Everyone in the Pool

     It takes a lot of work to rehabilitate your knees and hips after replacement surgery, and physical therapy can be daunting.  Despite the challenges, there was one part of physical rehab that I wouldn’t have traded for the world: getting in the swimming pool.  Once the incision is healed and your surgeon gives you the go-ahead, find a place with a swimming pool.  Preferably, one heated for therapy rather than recreation.  Shoulder-deep water gives you the buoyancy that allows you to walk around and stretch without full weight-bearing.  You can move freely without the worry of falling.  In addition, the hydrostatic pressure of the water helps squeeze some of the swelling out of your leg.  It felt like walking in a low gravity environment while getting a knee massage at the same time.  I couldn’t wait to get in the pool.

Get in Shape Before Surgery

     Getting in shape is another big game-changer.  Two things in particular: lose weight and strengthen your arms.  First, lose weight.  Remember, knees and hips are weight-bearing joints.  My surgeon told me that 10 lbs. of body weight translates into 40 lbs. of force on your knee with each step you take.  That means if you are 50 lbs. overweight, you put an extra 200 lbs. of pressure on your knee. It’s going to be a whole lot easier recovering from knee replacement if you lose as much weight as you can before surgery.  I know that is asking a lot since you have limited exercise ability from arthritis in the first place.  Work with your doctor and even a nutritionist BEFORE surgery.

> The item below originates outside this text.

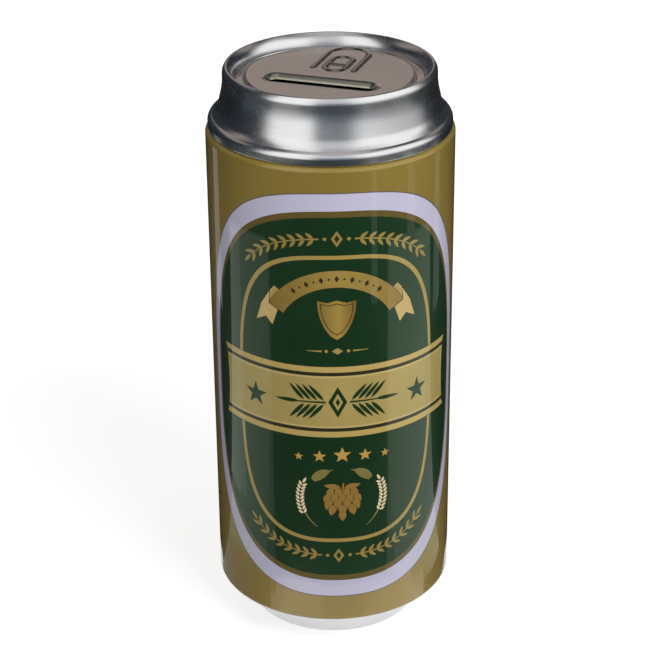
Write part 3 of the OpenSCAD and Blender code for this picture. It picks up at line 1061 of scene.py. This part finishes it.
# Flags on the floor that only mirrors see: name, turns, near end, far end, colour and layer
FLAG_Z = 0.0008
VEIL = 0.28
END = 0.48
FAR = 1.3
BLACK = (0.012, 0.013, 0.015)
FLAGS = [
    ("flag_front", (-60, 54), 0.031, END, (0.035, 0.042, 0.04), 1),
    ("flag_left", (-104, -60), VEIL, END, BLACK, 1),
    ("flag_right", (54, 102), VEIL, END, BLACK, 1),
    ("veil_left", (-104, -60), 0.022, VEIL, (0.46, 0.54, 0.45), 1),
    ("veil_edge", (-104, -95), 0.07, VEIL, (0.72, 0.8, 0.7), 2),
    ("veil_right", (54, 102), 0.022, VEIL, (0.7, 0.8, 0.68), 1),
    ("flag_back", (102, 256), 0.012, FAR, BLACK, 1),
    ("streak_39", (37.25, 40.75), 0.22, 0.37, (0.6, 0.6, 0.6), 2),
    ("streak_77", (74.5, 79.5), 0.27, 0.37, (0.5, 0.5, 0.5), 2),
    ("streak_113", (111, 115), 0.2, 0.37, (0.4, 0.4, 0.4), 2),
    ("streak_-130", (-133, -127), 0.2, 0.37, (0.5, 0.5, 0.5), 2),
    ("low_left", (-104, -66), 0.007, 0.03, (0.25, 0.2425, 0.2325), 2),
    ("low_mid", (-37, -13), 0.007, 0.031, (1.5, 1.455, 1.395), 2),
    ("low_right", (30, 62), 0.007, 0.026, (1.4, 1.358, 1.302), 2),
    ("far_middle", (-104, 102), END, FAR, (0.055, 0.072, 0.09), 1),
    ("far_left", (-62, -32), END, FAR, tuple(0.36 * k for k in BOX), 2),
    ("far_right", (32, 92), END, FAR, tuple(0.22 * k for k in BOX), 2),
]


def direction(alpha, rise=0.0):
    """The unit vector at a turn round the can from the camera and an elevation, in degrees."""
    a, e, t = (math.radians(v) for v in (alpha, rise, CAMERA_TURN))
    front = np.array((-math.sin(t), -math.cos(t), 0))
    right = np.array((math.cos(t), -math.sin(t), 0))
    level = math.cos(a) * front + math.sin(a) * right
    return math.cos(e) * level + np.array((0, 0, math.sin(e)))


def seen_or_mirrored(tree):
    """1 for camera, mirror and glass rays, and 0 for the light that reaches matte surfaces."""
    path = add_node(tree, "LightPath").outputs
    seen = path["Is Camera Ray"]
    for name in ("Is Glossy Ray", "Is Transmission Ray"):
        seen = add_node(tree, "Math", {"operation": "MAXIMUM"}, _0=seen, _1=path[name]).outputs[0]
    return seen


def glow(name, colour, soft=None):
    """Light of an even colour. soft gives the shares of the card's width and height over which
    its edges fade and let through what lies behind."""
    sh = Shader(name)
    sh.tree.nodes.remove(sh.bsdf)
    light = sh.add("Emission", Color=(*colour, 1), Strength=1.0).outputs[0]
    if soft:
        uv = sh.add("SeparateXYZ", Vector=sh.add("TexCoord").outputs["UV"])
        fades = []
        for axis, share in zip("XY", soft):
            off = sh.math("ABSOLUTE", sh.math("SUBTRACT", uv.outputs[axis], 0.5))
            fades.append(sh.add("MapRange", {"interpolation_type": "SMOOTHSTEP"}, Value=off,
                                _1=0.5, _2=0.5 - share, _3=0.0, _4=1.0).outputs[0])
        clear = sh.add("BsdfTransparent").outputs[0]
        cover = sh.math("MULTIPLY", *fades)
        light = sh.add("MixShader", _0=cover, _1=clear, _2=light).outputs[0]
    sh.tree.links.new(light, sh.tree.nodes["Material Output"].inputs["Surface"])
    return sh.mat


def stage_mesh(name, points, faces, material, uvs=None):
    """A mesh that belongs to the stage and not to the object."""
    mesh = bpy.data.meshes.new(name)
    mesh.from_pydata([tuple(p) for p in points], [], faces)
    mesh.materials.append(material)
    if uvs is not None:
        layer = mesh.uv_layers.new(name="card")
        for loop in mesh.loops:
            layer.data[loop.index].uv = uvs[loop.vertex_index]
    obj = bpy.data.objects.new(name, mesh)
    bpy.context.scene.collection.objects.link(obj)
    return obj


def hide(obj, lights):
    """Keeps a card out of the picture; lights says whether it lights matte surfaces too."""
    obj.visible_camera = False
    obj.visible_shadow = False
    obj.visible_diffuse = lights


def card(name, turns, rises, reach, colour, soft=None, lights=True, cells=(10, 6)):
    """A curved card round the can between two turns and two elevations."""
    points, uvs = [], []
    for v in np.linspace(0, 1, cells[1] + 1):
        for u in np.linspace(0, 1, cells[0] + 1):
            way = direction(turns[0] + (turns[1] - turns[0]) * u, rises[0] + (rises[1] - rises[0]) * v)
            points.append(np.array(LID_MIDDLE) + reach * way)
            uvs.append((u, v))
    n = cells[0] + 1
    corners = [j * n + i for j in range(cells[1]) for i in range(cells[0])]
    faces = [[k, k + 1, k + 1 + n, k + n] for k in corners]
    hide(stage_mesh(name, points, faces, glow(name, colour, soft), uvs), lights)


def floor_flag(name, turns, near, far, colour, layer):
    """A sector just above the floor that the wall mirrors towards the camera. A ray that comes
    from a turn leaves the wall at half that turn, and near and far are measured from there."""
    def at(turn, reach):
        start = ((turn + 180) % 360 - 180) / 2
        return direction(start) * BODY_R * MM + direction(turn) * reach

    steps = np.linspace(turns[0], turns[1], 24)[1:-1]
    rows = [[at(turns[0], reach), *(direction(t) * (reach + BODY_R * MM) for t in steps),
             at(turns[1], reach)] for reach in (near, far)]
    points = [(p[0], p[1], layer * FLAG_Z) for row in rows for p in row]
    n = len(rows[0])
    faces = [[i, i + 1, n + i + 1, n + i] for i in range(n - 1)]
    hide(stage_mesh(name, points, faces, glow(name, colour)), False)


def make_floor():
    """A pale floor that keeps the can's shadow, and throws only a little light back up."""
    corners = [(x * FLOOR_HALF, y * FLOOR_HALF, 0) for x, y in ((-1, -1), (1, -1), (1, 1), (-1, 1))]
    sh = Shader("floor_white", Roughness=0.9, Specular_IOR_Level=0.0)
    seen = seen_or_mirrored(sh.tree)
    colour = sh.add("Mix", {"data_type": "RGBA"}, _0=seen, _6=(0.38, 0.38, 0.38, 1),
                    _7=(0.36, 0.36, 0.36, 1))
    sh.link(colour.outputs[2], "Base Color")
    sh.bsdf.inputs["Emission Color"].default_value = (1, 1, 1, 1)
    away = sh.add("VectorMath", {"operation": "LENGTH"}, _0=sh.place()).outputs["Value"]
    shine = sh.span(away, 0.12, 0.75, 0.72, 1.0)
    sh.link(sh.math("MULTIPLY", seen, shine), "Emission Strength")
    stage_mesh("floor", corners, [[0, 1, 2, 3]], sh.mat)


def make_world():
    """A white studio for the camera and mirrors, and a dim even light for matte surfaces."""
    world = bpy.data.worlds.new("studio")
    bpy.context.scene.world = world
    world.use_nodes = True
    tree = world.node_tree
    strength = add_node(tree, "MapRange", Value=seen_or_mirrored(tree), _3=AMBIENT, _4=1.0)
    sky = tree.nodes["Background"]
    sky.inputs["Color"].default_value = (1, 1, 1, 1)
    tree.links.new(strength.outputs[0], sky.inputs["Strength"])


def make_lights():
    """Soft boxes, ceiling, warm back wall, dark cards, floor flags and the two lamps."""
    for name, turns, rises, reach, colour, soft in LIGHT_CARDS:
        card(name, turns, rises, reach, colour, soft)
    for name, turns, rises, reach, colour, cells in DARK_CARDS:
        card(name, turns, rises, reach, colour, lights=False, cells=cells)
    for row in FLAGS:
        floor_flag(*row)
    for name, turn, rise, power in LAMPS:
        data = bpy.data.lights.new(name, "AREA")
        data.shape = "RECTANGLE"
        data.size = data.size_y = LAMP_SIZE
        data.energy = power
        lamp = bpy.data.objects.new(name, data)
        lamp.location = Vector(direction(turn, rise) * LAMP_REACH + (0, 0, LAMP_Z))
        lamp.rotation_euler = Vector(direction(turn, rise)).to_track_quat("Z", "Y").to_euler()
        lamp.visible_glossy = False
        bpy.context.scene.collection.objects.link(lamp)


def make_camera():
    """The photograph's camera, on the can's axis at LOOK_Z and a little rolled."""
    data = bpy.data.cameras.new("camera")
    data.sensor_width = 36.0
    data.lens = CAMERA_LENS
    data.shift_x = CAMERA_SHIFT
    data.clip_start, data.clip_end = 0.01, 20
    cam = bpy.data.objects.new("camera", data)
    bpy.context.scene.collection.objects.link(cam)
    back = direction(0, CAMERA_RISE)
    side, roll = direction(90), math.radians(CAMERA_ROLL)
    up = np.cross(back, side)
    right = side * math.cos(roll) + up * math.sin(roll)
    above = up * math.cos(roll) - side * math.sin(roll)
    pose = np.eye(4)
    pose[:3] = np.c_[right, above, back, back * CAMERA_REACH + (0, 0, LOOK_Z)]
    cam.matrix_world = Matrix(pose.tolist())
    bpy.context.scene.camera = cam


def main():
    scene = bpy.context.scene
    scene.view_settings.view_transform = "Standard"
    make_camera()
    make_object()
    make_floor()
    make_world()
    make_lights()


main()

     The second important part of getting in shape before surgery is strengthening your hands, arms, and shoulders.  Since your knee or hip will have limited capabilities during recovery, you will depend a lot on your upper extremities to get around.  You might require crutches, a walker, or a wheelchair, all of which require arm strength.  It was bad enough that my knees hurt after surgery.  I was not prepared for all of the extra discomforts in my hands and shoulders.  During my hospital stay for hip replacement, there was a triangular-shaped bar suspended above my bed.  I would use this to pull myself up.   Can you pull yourself up?  Can you walk with crutches?  Learn how and develop your upper body strength BEFORE you have to use crutches.  After the surgery, it is terrible to learn that you don’t have the upper body strength to use crutches properly. It’s elective surgery.  You have time.

Not All Physical Therapist are Created Equal

     I assume that you did your due diligence in choosing a surgeon and didn’t just pick whoever was available.  Do the same with your physical therapist.  You will spend a lot more time with your therapist than your surgeon, and having a great physical therapist can make all of the difference in your recovery.  I have experienced the whole gamut.  The worst physical therapist I had just sat and read the newspaper while I did everything myself.  The best was a world-class trainer for the Chicago Bulls.  Like everything else in life, there is a tremendous range of competency among physical therapists.  Choose wisely.  Ask questions.  Do your research.  If you’re not happy with your physical therapist, find another.  Your new joint will appreciate it.

     I hope this helps anyone contemplating joint replacement.  Just remember, these suggestions are my own experience and are not considered medical advice.  Please consult your surgeon first.  The purpose of this article is to get you to ask questions.  Stay healthy.